Johnson & Johnson is selling its Ortho-Clinical Diagnostics (OCD) business to global alternative asset manager The Carlyle Group in a transaction that comes to some $4.15 billion and is expected to close mid year.
Johnson & Johnson’s OCD business is a global provider of solutions for screening, diagnosing, monitoring and confirming diseases and is focused on supporting hospitals, laboratories and blood centers worldwide. Headquartered in Raritan, NJ, with manufacturing operations in Rochester, NY, Pompano Beach, FL and Pencoed, Wales, OCD operates in 130 countries.
Equity for the transaction comes from Carlyle Partners VI, a $13 billion U.S. Buyout fund, which completed fundraising in November 2013 with two hundred and sixty-nine investors from 43 countries.
for The Carlyle Group
Stephen H. Wise, Managing Director of The Carlyle Group, said, “Ortho-Clinical Diagnostics is an established global brand with a reputation for quality and innovation. Through accelerated investment in research and product development and continued expansion into both emerging and established markets, we expect to tap into rising demand for sophisticated medical diagnostic products and services worldwide. We have been focused on the diagnostics industry for many years given its attractive growth prospects, driven by the crucial role it plays in health care decision-making and influencing patient outcomes. We believe that OCD, with its world class employee base and talented management team, is poised for the next level of success.”

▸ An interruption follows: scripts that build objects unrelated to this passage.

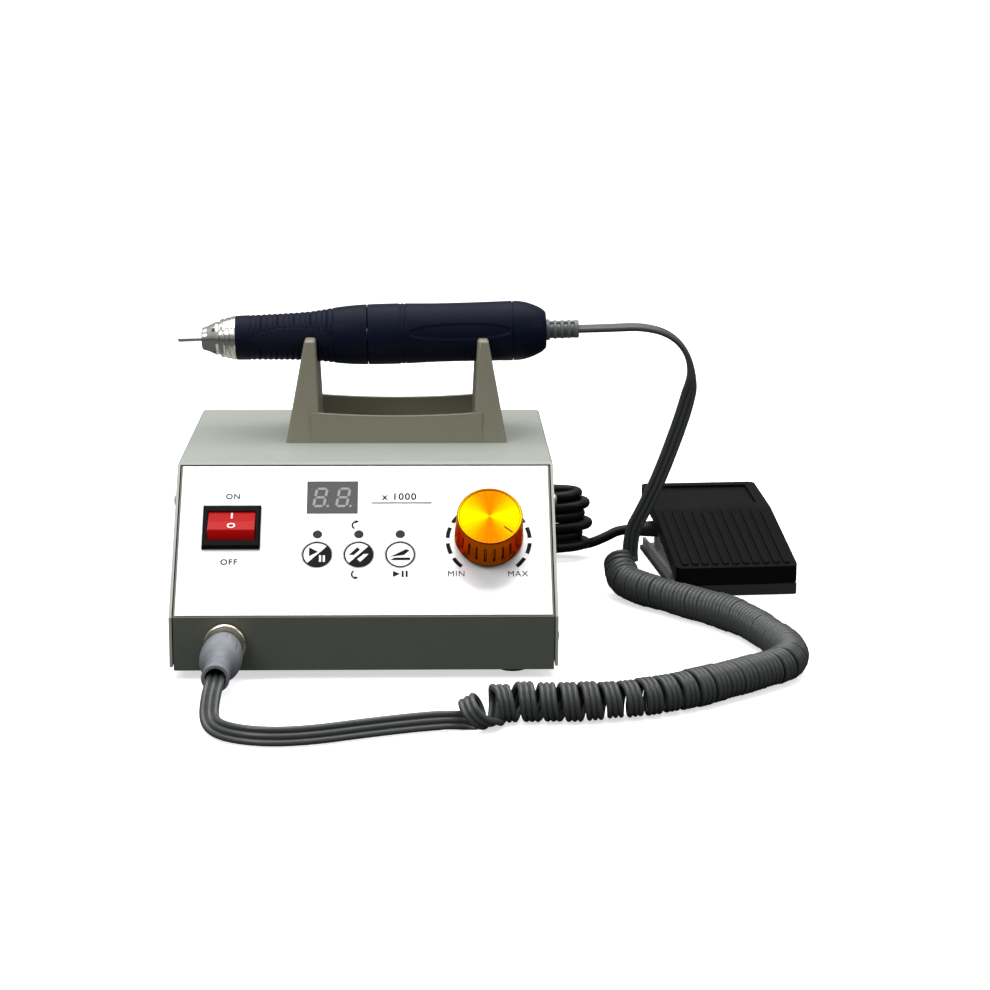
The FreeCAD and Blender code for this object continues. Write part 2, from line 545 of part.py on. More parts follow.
def contact_places():
    for k in range(4):
        angle = math.pi / 4 + math.pi / 2 * k
        yield SOCKET_X + 2.6 * math.cos(angle), SOCKET_Z + 2.6 * math.sin(angle)


def make_socket_contacts():
    carrier = rod(5.0, (SOCKET_X, 8, SOCKET_Z), 6, "y")
    for x, z in contact_places():
        carrier = carrier.fuse(rod(0.7, (x, 1.5, z), 16, "y"))
    return carrier


def make_plug_shell():
    shell = rod(PLUG_SHELL_RADIUS, (SOCKET_X, -9, SOCKET_Z), 15.5, "y")
    tools = [rod(0.75, (x, 1.0, z), 6, "y") for x, z in contact_places()]
    return shell.cut(Part.makeCompound(tools))


def make_plug_boot():
    mouth = PLUG_LENGTH
    outline = [(6.2, 6.9), (9.0, 7.1), (14.0, 8.2), (24.0, BOOT_RADIUS), (30.0, 8.3), (34.0, 7.0),
               (37.0, COLLAR_RADIUS), (mouth - 3, COLLAR_RADIUS), (mouth - 2.4, COLLAR_RADIUS + 0.5),
               (mouth, COLLAR_RADIUS + 0.4)]
    boot = turned(outline)
    boot = boot.cut(rod(PLUG_SHELL_RADIUS, (0, 0, 0), 9, "x"))
    boot = boot.cut(rod(CORD_WIDTH / 2 + 0.3, (mouth - BOOT_MOUTH_DEPTH, 0, 0), BOOT_MOUTH_DEPTH + 1, "x"))
    frame = FreeCAD.Placement(at(SOCKET_X, 0, SOCKET_Z), FreeCAD.Rotation(ALONG["z"], -90))
    return placed(boot, frame)


def make_mains_inlet():
    half_w, half_h = INLET_WIDTH / 2, INLET_HEIGHT / 2
    flange = block(-half_w - 2, half_w + 2, 0, 2.4, -half_h - 2, half_h + 2)
    flange = rounded(flange, 2.0, is_along("y"))
    body = flange.fuse(block(-half_w, half_w, -INLET_DEPTH, 0, -half_h, half_h))
    recess = block(-half_w + 1.8, half_w - 1.8, -INLET_DEPTH + 2, 3, -half_h + 1.8, half_h - 1.8)
    corner = [e for e in recess.Edges if is_along("y")(e) and e.CenterOfMass.z > 0]
    body = body.cut(recess.makeChamfer(3.6, corner))
    for x, z in ((-7.0, -1.0), (7.0, -1.0), (0.0, 3.4)):
        body = body.fuse(block(x - 1.0, x + 1.0, -INLET_DEPTH, -2, z - 2.0, z + 2.0))
    body.translate(at(INLET_X, BOX_DEPTH, INLET_Z))
    return body.removeSplitter()


def make_pedal_jack():
    jack = rod(JACK_RADIUS, (JACK_X, BOX_DEPTH - 1.2, JACK_Z), 6.2, "y")
    jack = jack.fuse(block(JACK_X - 7, JACK_X + 7, BOX_DEPTH - 22, BOX_DEPTH - TRAY_SHEET,
                           JACK_Z - 7, JACK_Z + 7))
    jack = jack.fuse(rod(7.0, (JACK_X, BOX_DEPTH, JACK_Z), 2.4, "y"))
    return jack.cut(rod(3.2, (JACK_X, BOX_DEPTH - 20, JACK_Z), 30, "y"))


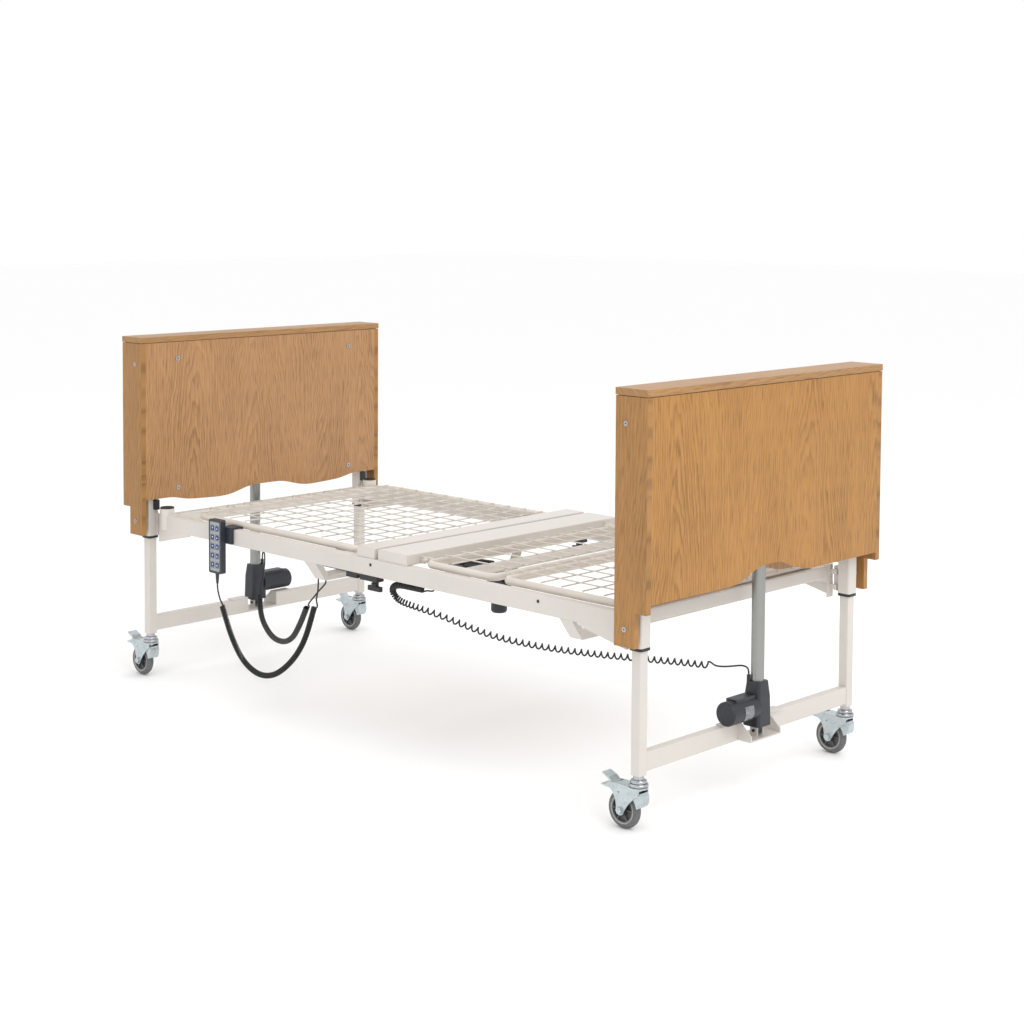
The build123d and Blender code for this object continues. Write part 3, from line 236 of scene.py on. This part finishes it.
def oak(name, across, along, light, dark, hearts):
    """Oak veneer: growth rings cut lengthwise, which arch over each heart and run straight beside it."""
    material, tree, shader = new_look(name, OAK_GLOSS)
    split = add(tree, "SeparateXYZ")
    tree.links.new(place_coords(tree), split.inputs[0])
    wide = split.outputs[across[0]]
    if len(across) > 1:
        wide = maths(tree, "ADD", wide, split.outputs[across[1]])
    long = split.outputs[along]
    flat = add(tree, "CombineXYZ")
    tree.links.new(wide, flat.inputs["X"])
    tree.links.new(long, flat.inputs["Y"])
    flat = flat.outputs[0]

    wander = noise(tree, scaled(tree, flat, (5.0, 1.3, 1)), 1.0, 2)
    wobble = maths(tree, "MULTIPLY_ADD", wander, 0.16, maths(tree, "ADD", wide, -0.08))
    nearest = None
    for heart in hearts:
        offset = maths(tree, "SUBTRACT", wobble, heart)
        square = maths(tree, "MULTIPLY_ADD", offset, offset, HEART_WIDTH ** 2)
        distance = maths(tree, "SQRT", square)
        nearest = distance if nearest is None else maths(tree, "MINIMUM", nearest, distance)
    ring = maths(tree, "MULTIPLY", nearest, RINGS_ACROSS)
    ring = maths(tree, "MULTIPLY_ADD", long, RINGS_ALONG, ring)
    ripple = noise(tree, scaled(tree, flat, (60.0, 9.0, 1)), 1.0, 3)
    ring = maths(tree, "MULTIPLY_ADD", ripple, 1.5, ring)
    phase = maths(tree, "FRACT", ring)
    band = ramp(tree, phase, [(0.0, 0.15), (0.45, 0.35), (0.82, 1.0), (1.0, 0.1)])

    patch = noise(tree, scaled(tree, flat, (7.0, 2.2, 1)), 1.0, 3)
    strength = ramp(tree, patch, [(0.35, 0.30), (0.68, 0.95)])
    pores = noise(tree, scaled(tree, flat, (420.0, 16.0, 1)), 1.0, 3)
    pore_mask = ramp(tree, pores, [(0.50, 0.0), (0.64, 1.0)])
    streaks = noise(tree, scaled(tree, flat, (190.0, 3.0, 1)), 1.0, 5, 0.6)

    ring_share = mixed(tree, 1.0, band, strength, "MULTIPLY")
    tone = mixed(tree, maths(tree, "MULTIPLY", ring_share, 0.80), light, dark)
    streak_share = ramp(tree, streaks, [(0.32, 0.78), (0.68, 1.0)])
    tone = mixed(tree, 1.0, tone, streak_share, "MULTIPLY")
    pore_share = maths(tree, "MULTIPLY", pore_mask, maths(tree, "MULTIPLY_ADD", ring_share, 0.45, 0.34))
    tone = mixed(tree, pore_share, tone, tuple(channel * 0.55 for channel in dark))
    tree.links.new(tone, shader.inputs["Base Color"])
    shine = ramp(tree, streaks, [(0.3, OAK_GLOSS - 0.05), (0.7, OAK_GLOSS + 0.08)])
    tree.links.new(shine, shader.inputs["Roughness"])
    bump(tree, shader, pore_mask, 0.12, 0.0003)
    return material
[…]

for Johnson and Johnson OCD
Eric Compton, Worldwide President, Ortho-Clinical Diagnostics, said, “We are excited to work with Carlyle and believe OCD will be well-positioned as an independent company focused exclusively on the in vitro diagnostics market. In combination with Carlyle’s global reach and deep experience in the healthcare sector, OCD will have the opportunity to invest in new, innovative products and services for its customers and provide an environment for its professionals to excel in a competitive global marketplace.”